-- START --

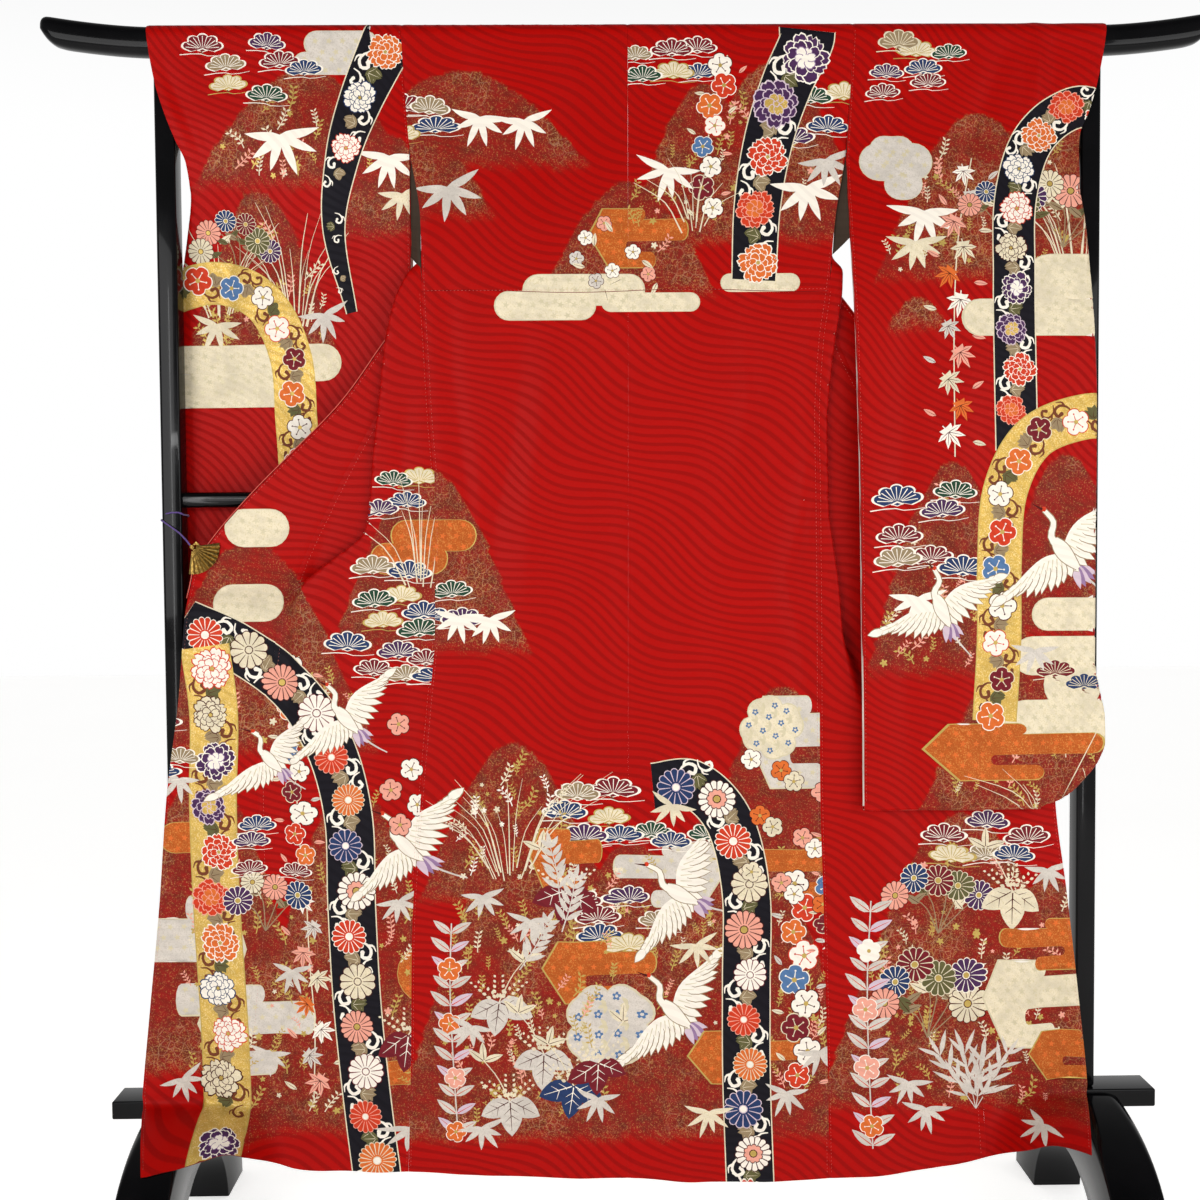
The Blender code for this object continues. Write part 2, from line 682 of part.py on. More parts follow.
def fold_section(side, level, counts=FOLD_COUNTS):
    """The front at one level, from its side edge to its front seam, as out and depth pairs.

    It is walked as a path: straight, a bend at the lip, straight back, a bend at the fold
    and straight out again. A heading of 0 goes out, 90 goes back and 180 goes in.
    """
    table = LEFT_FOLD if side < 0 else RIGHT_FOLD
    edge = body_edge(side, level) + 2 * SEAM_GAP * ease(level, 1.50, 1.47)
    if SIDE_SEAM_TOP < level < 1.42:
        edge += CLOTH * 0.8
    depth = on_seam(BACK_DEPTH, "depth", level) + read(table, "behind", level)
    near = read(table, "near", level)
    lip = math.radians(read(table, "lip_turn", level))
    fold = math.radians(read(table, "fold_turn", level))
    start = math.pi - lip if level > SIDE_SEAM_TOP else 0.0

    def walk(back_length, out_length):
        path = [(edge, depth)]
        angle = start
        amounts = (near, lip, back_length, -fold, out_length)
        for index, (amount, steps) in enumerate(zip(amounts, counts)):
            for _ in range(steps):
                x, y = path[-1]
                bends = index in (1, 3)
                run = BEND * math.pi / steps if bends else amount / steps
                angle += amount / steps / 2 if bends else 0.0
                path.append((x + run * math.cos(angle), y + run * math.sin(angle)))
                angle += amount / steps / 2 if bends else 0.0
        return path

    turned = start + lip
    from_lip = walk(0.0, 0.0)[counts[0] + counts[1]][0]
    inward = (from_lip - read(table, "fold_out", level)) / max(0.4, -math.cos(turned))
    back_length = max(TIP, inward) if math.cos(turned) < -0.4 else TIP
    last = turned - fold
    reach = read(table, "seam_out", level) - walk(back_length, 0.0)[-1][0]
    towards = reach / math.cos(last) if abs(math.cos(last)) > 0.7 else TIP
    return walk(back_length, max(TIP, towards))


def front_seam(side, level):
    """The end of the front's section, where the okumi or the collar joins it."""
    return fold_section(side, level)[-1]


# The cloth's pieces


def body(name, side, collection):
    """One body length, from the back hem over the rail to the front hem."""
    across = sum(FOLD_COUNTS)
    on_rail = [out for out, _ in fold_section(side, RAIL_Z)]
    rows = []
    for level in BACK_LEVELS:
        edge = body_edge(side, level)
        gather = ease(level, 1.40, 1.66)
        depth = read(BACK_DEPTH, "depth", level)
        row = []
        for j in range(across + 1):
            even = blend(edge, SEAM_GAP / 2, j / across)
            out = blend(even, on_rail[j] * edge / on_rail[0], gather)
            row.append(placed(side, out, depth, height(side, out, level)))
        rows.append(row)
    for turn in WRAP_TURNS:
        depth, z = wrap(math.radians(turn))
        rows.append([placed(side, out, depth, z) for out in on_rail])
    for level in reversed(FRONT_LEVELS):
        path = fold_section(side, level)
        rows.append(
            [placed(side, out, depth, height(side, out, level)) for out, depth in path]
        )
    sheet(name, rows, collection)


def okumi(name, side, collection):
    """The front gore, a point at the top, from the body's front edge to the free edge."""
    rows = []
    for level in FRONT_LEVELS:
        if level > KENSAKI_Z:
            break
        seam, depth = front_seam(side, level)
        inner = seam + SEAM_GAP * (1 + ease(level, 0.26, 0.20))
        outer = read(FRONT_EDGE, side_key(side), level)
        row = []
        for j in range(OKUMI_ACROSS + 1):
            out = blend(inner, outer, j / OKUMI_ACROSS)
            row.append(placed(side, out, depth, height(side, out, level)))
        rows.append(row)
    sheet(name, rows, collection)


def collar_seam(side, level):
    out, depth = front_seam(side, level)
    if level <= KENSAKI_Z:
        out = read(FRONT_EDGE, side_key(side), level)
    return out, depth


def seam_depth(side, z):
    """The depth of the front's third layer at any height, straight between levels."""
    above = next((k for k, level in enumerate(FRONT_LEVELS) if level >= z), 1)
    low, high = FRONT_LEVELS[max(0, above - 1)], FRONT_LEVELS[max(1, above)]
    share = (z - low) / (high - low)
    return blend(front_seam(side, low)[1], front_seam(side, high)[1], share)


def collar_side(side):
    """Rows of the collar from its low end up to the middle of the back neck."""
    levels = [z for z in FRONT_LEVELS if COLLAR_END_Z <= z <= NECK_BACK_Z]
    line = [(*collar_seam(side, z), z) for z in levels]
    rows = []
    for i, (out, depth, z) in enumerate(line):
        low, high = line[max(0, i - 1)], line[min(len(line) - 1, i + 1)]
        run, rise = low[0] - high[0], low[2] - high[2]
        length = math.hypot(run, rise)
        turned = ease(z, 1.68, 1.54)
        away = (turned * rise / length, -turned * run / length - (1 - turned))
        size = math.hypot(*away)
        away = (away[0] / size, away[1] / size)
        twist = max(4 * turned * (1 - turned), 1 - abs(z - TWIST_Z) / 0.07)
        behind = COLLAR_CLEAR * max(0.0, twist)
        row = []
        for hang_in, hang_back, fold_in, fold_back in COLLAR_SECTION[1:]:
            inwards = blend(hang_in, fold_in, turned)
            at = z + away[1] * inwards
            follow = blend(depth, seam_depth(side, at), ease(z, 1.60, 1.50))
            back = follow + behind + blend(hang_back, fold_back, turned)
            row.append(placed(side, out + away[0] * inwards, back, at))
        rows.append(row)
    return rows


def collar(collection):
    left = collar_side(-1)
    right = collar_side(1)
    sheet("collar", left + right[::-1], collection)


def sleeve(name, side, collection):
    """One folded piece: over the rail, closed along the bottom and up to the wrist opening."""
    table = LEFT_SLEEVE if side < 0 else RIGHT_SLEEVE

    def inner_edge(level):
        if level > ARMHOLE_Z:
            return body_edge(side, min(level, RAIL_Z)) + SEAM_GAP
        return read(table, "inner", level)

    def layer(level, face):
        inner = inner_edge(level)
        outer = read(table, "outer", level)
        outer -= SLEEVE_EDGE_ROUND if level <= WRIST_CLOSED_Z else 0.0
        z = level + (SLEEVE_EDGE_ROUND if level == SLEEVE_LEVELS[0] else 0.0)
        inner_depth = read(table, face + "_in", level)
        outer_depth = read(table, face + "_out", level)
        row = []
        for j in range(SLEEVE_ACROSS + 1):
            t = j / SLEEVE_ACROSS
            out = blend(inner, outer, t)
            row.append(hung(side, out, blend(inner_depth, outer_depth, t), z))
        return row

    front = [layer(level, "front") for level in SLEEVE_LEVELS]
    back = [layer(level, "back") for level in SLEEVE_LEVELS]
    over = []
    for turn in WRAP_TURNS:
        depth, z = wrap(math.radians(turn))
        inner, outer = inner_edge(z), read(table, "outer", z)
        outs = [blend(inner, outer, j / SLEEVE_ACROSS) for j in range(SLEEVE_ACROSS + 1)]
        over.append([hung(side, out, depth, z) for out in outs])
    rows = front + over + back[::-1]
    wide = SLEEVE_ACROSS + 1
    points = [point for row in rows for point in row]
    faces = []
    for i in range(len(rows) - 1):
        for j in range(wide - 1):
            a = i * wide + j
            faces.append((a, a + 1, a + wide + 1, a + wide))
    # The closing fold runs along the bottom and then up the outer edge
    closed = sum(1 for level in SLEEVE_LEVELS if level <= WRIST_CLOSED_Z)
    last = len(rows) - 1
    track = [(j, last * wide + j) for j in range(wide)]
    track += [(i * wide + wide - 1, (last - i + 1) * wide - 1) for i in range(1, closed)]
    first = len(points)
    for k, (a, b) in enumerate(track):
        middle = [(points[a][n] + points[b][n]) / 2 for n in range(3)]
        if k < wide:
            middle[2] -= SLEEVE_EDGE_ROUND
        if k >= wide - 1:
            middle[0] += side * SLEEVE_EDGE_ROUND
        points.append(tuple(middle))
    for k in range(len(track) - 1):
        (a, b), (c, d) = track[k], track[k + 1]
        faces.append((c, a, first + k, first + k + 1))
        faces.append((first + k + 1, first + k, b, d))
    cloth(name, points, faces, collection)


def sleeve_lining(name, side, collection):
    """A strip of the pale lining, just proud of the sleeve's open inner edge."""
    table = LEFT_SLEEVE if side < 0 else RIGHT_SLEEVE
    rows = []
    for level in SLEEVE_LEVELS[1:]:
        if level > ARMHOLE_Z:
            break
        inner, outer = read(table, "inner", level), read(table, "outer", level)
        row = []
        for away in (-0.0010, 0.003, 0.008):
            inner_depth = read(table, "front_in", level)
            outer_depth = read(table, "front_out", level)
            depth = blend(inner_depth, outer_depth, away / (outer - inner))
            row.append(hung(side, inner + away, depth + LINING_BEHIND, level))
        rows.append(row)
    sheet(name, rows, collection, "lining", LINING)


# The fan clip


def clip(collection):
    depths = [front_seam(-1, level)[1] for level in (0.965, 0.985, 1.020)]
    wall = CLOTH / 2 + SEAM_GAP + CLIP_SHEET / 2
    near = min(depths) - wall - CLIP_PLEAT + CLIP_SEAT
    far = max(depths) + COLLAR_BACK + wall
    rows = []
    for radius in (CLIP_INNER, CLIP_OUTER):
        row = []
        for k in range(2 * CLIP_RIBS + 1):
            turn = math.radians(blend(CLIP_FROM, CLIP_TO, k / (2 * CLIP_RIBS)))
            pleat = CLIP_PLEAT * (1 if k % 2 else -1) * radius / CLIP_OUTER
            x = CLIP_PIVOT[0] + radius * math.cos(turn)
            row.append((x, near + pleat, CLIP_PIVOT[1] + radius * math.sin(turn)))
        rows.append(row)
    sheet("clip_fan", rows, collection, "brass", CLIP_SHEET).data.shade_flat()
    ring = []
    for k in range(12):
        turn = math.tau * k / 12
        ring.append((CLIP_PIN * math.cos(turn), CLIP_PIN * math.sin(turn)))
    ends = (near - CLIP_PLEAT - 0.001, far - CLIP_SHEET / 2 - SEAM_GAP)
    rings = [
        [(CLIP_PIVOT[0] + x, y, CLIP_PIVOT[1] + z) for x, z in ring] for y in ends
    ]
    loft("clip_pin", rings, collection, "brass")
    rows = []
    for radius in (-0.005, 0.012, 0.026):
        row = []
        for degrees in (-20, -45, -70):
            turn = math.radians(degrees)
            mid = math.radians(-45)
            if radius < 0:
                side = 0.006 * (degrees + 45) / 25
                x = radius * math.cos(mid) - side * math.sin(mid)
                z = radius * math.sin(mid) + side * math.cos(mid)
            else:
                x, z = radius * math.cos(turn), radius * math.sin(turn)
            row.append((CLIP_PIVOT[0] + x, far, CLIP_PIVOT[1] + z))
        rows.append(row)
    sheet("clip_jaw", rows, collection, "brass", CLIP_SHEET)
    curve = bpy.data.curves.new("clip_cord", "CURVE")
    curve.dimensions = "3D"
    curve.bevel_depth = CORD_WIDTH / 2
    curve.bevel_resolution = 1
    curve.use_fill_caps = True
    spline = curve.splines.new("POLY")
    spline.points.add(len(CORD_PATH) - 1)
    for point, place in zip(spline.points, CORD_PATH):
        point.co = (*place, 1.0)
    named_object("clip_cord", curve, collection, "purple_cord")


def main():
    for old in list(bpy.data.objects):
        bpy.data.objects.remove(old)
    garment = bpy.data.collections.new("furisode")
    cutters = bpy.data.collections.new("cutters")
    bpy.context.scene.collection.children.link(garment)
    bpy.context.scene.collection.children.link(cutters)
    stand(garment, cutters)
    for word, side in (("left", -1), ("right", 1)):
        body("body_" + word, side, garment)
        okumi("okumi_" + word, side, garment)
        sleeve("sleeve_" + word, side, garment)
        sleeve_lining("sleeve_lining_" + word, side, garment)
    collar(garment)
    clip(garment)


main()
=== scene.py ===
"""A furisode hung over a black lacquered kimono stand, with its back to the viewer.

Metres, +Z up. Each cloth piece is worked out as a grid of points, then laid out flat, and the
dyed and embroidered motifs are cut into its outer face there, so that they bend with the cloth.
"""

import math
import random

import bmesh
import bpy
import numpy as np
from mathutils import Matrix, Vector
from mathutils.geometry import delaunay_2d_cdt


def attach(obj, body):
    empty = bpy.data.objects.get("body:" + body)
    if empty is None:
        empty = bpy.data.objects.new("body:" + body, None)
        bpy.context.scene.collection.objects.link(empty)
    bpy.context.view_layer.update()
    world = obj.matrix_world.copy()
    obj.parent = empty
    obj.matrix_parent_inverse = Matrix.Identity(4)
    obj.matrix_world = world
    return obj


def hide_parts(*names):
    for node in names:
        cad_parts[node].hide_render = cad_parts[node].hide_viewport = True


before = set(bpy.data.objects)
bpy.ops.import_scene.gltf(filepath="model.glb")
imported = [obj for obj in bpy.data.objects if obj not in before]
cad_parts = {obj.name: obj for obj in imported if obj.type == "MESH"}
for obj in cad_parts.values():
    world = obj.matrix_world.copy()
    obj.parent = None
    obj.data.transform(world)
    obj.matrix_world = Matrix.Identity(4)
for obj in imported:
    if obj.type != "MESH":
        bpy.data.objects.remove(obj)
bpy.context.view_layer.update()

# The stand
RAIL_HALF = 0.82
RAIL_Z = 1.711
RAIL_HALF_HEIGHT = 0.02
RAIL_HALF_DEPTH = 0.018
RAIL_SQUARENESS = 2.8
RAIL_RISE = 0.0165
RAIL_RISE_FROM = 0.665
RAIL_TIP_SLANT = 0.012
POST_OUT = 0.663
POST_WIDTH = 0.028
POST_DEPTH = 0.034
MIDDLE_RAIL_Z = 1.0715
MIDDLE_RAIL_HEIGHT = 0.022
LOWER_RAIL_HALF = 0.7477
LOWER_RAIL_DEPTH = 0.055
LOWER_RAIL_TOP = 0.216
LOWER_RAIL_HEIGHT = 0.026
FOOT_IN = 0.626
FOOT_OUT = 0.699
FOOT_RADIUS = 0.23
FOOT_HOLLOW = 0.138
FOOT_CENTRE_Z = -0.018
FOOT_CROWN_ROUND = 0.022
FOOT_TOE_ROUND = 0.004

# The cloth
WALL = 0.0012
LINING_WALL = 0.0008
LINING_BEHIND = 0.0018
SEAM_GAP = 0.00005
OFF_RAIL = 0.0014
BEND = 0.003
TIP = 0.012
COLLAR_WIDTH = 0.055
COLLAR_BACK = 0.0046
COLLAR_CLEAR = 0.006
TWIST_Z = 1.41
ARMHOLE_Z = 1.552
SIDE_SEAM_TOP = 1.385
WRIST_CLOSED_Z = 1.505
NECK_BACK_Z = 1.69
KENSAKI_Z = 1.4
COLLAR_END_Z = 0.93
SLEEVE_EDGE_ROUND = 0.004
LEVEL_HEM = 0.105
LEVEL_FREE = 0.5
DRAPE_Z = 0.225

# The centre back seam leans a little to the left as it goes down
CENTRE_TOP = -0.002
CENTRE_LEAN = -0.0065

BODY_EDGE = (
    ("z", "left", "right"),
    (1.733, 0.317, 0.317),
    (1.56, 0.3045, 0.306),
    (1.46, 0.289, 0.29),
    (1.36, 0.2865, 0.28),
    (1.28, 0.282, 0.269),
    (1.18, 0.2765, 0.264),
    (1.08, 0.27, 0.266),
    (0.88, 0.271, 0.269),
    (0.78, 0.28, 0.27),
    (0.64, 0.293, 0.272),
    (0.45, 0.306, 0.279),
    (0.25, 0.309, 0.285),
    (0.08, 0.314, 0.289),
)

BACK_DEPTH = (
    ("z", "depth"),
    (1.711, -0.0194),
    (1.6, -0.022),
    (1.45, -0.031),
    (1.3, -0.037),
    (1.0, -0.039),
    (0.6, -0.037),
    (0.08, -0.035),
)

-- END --

# Directions
Quote exactly the lines running from the start of the listing above through the line where "and depth pairs." is found, and output no other lines.

# Full solution
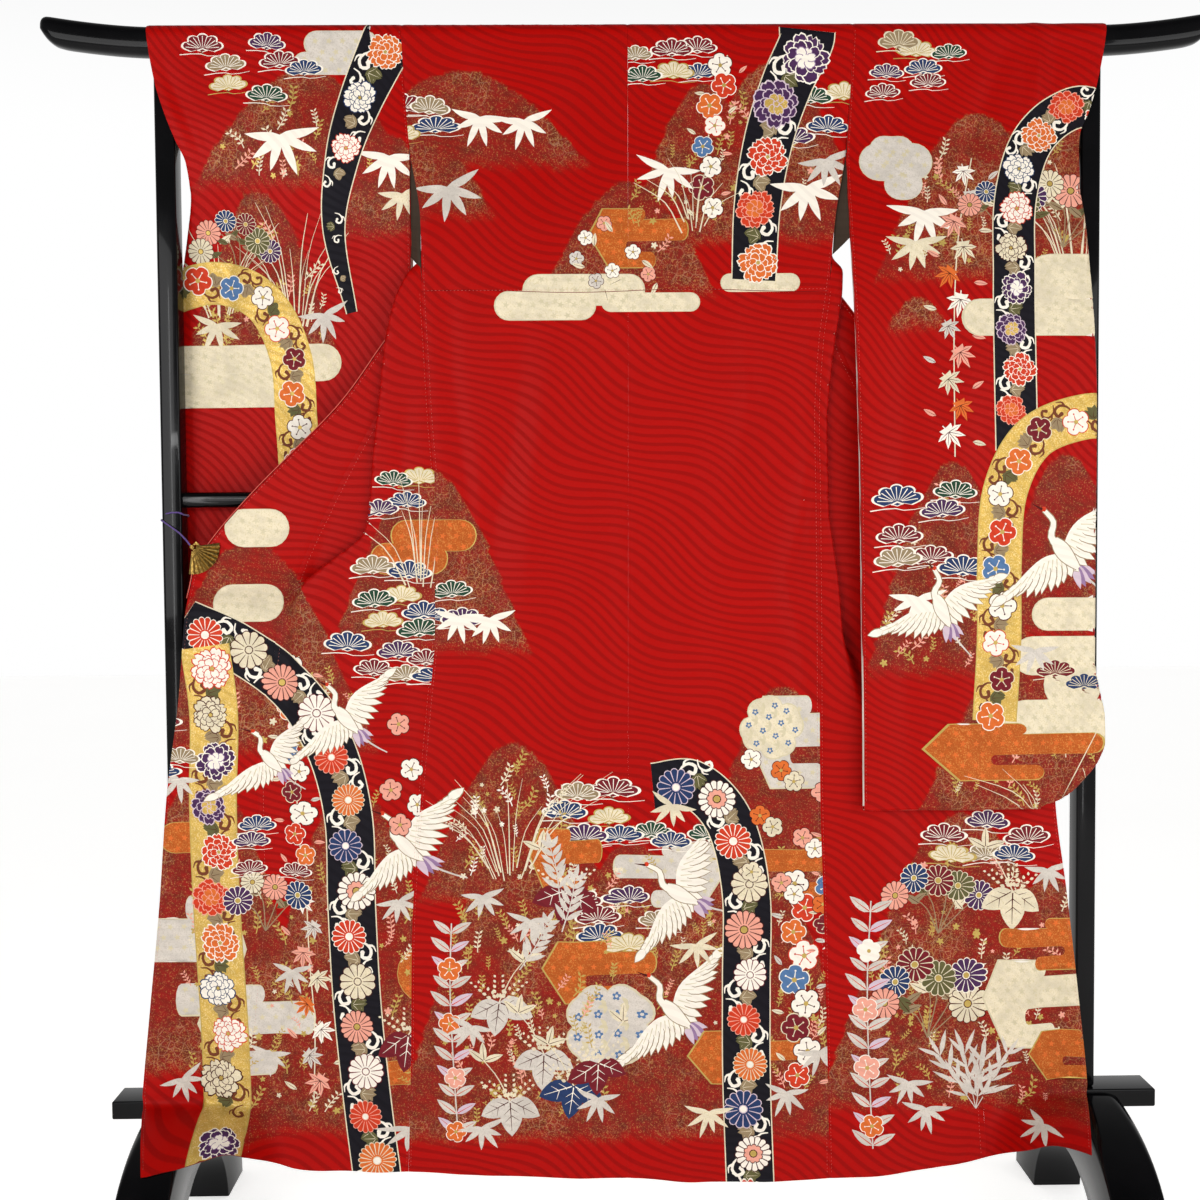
The Blender code for this object continues. Write part 2, from line 682 of part.py on. More parts follow.
def fold_section(side, level, counts=FOLD_COUNTS):
    """The front at one level, from its side edge to its front seam, as out and depth pairs.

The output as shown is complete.